§ **WRITTEN TASK**
The listing below should be written out exactly; please include all of it.

§ **DATA LINES**
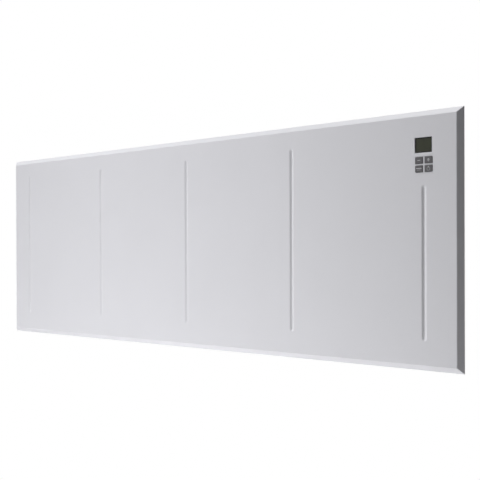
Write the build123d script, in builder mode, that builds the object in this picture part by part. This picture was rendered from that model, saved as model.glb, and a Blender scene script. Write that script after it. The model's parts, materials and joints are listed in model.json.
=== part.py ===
from build123d import *
import os
from math import asin, atan2, cos, degrees, radians, sin, tan

# Wall panel convector heater, in millimetres.
# +X runs right along the wall, +Y into the wall, +Z up. The origin lies on the wall, in the middle of
# the bracket's four fixing holes. A "depth" is a distance in front of the wall, so y = -depth.

os.makedirs("parts", exist_ok=True)

# ---- driving dimensions ------------------------------------------------------------------------

# front panel: a pressed steel tray with bevelled, mitred edges and a return lip behind
panel_length = 1200.0
panel_height = 400.0
panel_sheet = 1.2
bevel_width = 8.6
bevel_depth = 5.2
bend_depth = 0.2

# vertical grooves pressed into the face, running out to points
groove_count = 5
groove_width = 8.0
groove_depth = 2.0
groove_runout = 9.0
groove_bottom_margin = 46.0
groove_top_margin = 37.5
groove_to_keys = 19.0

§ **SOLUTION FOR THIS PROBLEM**
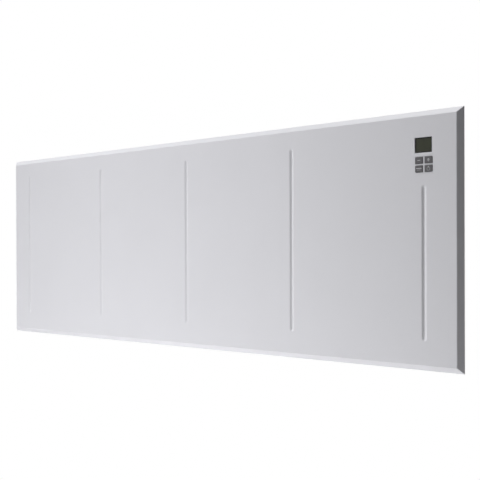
Write the build123d script, in builder mode, that builds the object in this picture part by part. This picture was rendered from that model, saved as model.glb, and a Blender scene script. Write that script after it. The model's parts, materials and joints are listed in model.json.
=== part.py ===
from build123d import *
import os
from math import asin, atan2, cos, degrees, radians, sin, tan

# Wall panel convector heater, in millimetres.
# +X runs right along the wall, +Y into the wall, +Z up. The origin lies on the wall, in the middle of
# the bracket's four fixing holes. A "depth" is a distance in front of the wall, so y = -depth.

os.makedirs("parts", exist_ok=True)

# ---- driving dimensions ------------------------------------------------------------------------

# front panel: a pressed steel tray with bevelled, mitred edges and a return lip behind
panel_length = 1200.0
panel_height = 400.0
panel_sheet = 1.2
bevel_width = 8.6
bevel_depth = 5.2
bend_depth = 0.2

# vertical grooves pressed into the face, running out to points
groove_count = 5
groove_width = 8.0
groove_depth = 2.0
groove_runout = 9.0
groove_bottom_margin = 46.0
groove_top_margin = 37.5
groove_to_keys = 19.0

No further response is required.